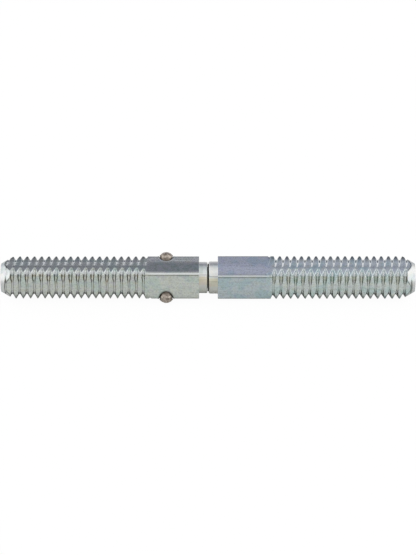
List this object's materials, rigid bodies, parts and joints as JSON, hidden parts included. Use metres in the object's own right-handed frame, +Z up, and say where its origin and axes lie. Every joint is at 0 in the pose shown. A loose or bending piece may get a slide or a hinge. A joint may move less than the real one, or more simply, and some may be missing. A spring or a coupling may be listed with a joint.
{
  "type": "threaded swivel stud",
  "caption": "Square-bar stud in two threaded halves, joined end to end by a pinned swivel so that each half can be screwed in or out by itself.",
  "frame": {"origin": "on the axis, in the middle of the running gap between the two halves, which is the middle of the whole part", "axes": "+X along the stud towards the tip of the swivel half, +Z up, square to a flat of the swivel half"},
  "size_m": [0.0904, 0.0096, 0.0084],
  "materials": {
    "zinc_plated_steel": "bright zinc plating with faint blue and green tints, satin",
    "bare_steel": "hammered bare steel, lightly browned"
  },
  "bodies": {
    "pinned_body": {"pinned_half": "zinc_plated_steel", "upper_stop_pin": "bare_steel", "lower_stop_pin": "bare_steel"},
    "swivel_body": {"swivel_half": "zinc_plated_steel"}
  },
  "joints": [
    {"name": "swivel", "type": "hinge", "parent": "pinned_body", "child": "swivel_body", "pos_m": [0, 0, 0], "axis": [1, 0, 0], "continuous": true}
  ]
}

#### Task to carry out:
Copy out each line of the material that holds the word "joints".

#### Right answer:
List this object's materials, rigid bodies, parts and joints as JSON, hidden parts included. Use metres in the object's own right-handed frame, +Z up, and say where its origin and axes lie. Every joint is at 0 in the pose shown. A loose or bending piece may get a slide or a hinge. A joint may move less than the real one, or more simply, and some may be missing. A spring or a coupling may be listed with a joint.
  "joints": [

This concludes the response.